Well to be precise it seems to not distinguish between traditional and simplified but a quick search shows:

% grep "什么" sentences.csv | wc
224 822 11819
% grep "什麽" sentences.csv | wc
0 0 0

Sysko   May 2nd, 2010 11:54a.m.

@xkfowboa : in fact in traditional chinese it is 甚麼 so that's explained why ;-)

we support traditional chinese

but the detection is made on the fly on the website
http://tatoeba.org/eng/sentences/show/342709 have a 漢 (traditional)
http://tatoeba.org/eng/sentences/show/342843 have a 汉 (simplified)
but in grey you have the equivalent in the other script

and is not put on the csv as the csv contains sentences in other languages, so we don't have a field to specify if the sentence is traditional or not as it's not relevant for the other languages

雅各   May 2nd, 2010 5:36p.m.

Interesting, I have never seen 甚麼 written anywhere!

Sysko   May 2nd, 2010 5:41p.m.

My dictionnary lists it as a variant of 什麼
Google when searching 甚麼 give a lot of results, but seems it's more oriented from content in relation with Hongkong, and it's true our contributors in traditional Chinese is from this city.

雅各   May 2nd, 2010 11:54p.m.

aah that explains it, I spend most of my time reading Taiwanese websites not Hong Kong websites. The Hong Kong based websites are not that helpful because often the chinese is actually Cantonese not Mandarin.

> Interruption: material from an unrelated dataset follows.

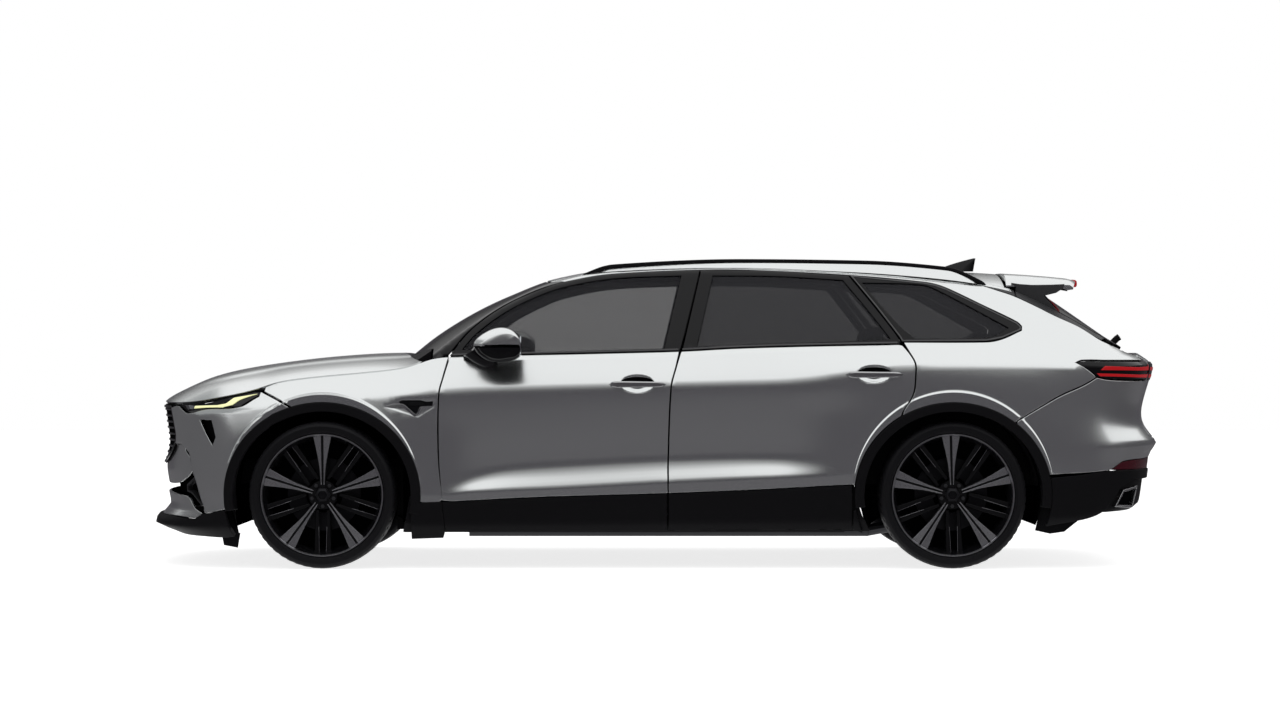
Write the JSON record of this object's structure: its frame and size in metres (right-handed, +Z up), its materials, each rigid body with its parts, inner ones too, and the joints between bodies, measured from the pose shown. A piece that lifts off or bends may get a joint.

In my limited experience Cantonese speakers tend to phrase things a bit differently and use different chinse characters/words than what is commonly used in taiwan and mainland china

pts   May 3rd, 2010 8:46a.m.

麽 is the character chosen by the Mainland to be the traditional form of 么. The correct way to write it in Taiwan is 麼.

The last sentence for the entry 麼 in the Kanxi Zidan (康熙字典) is like this, “下从幺。俗作么,誤。” Literally, this means, “The lower component is 幺. Commonly written as 么, wrong.” Moreover, the character 麽 is not listed in the Kanxi Zidan.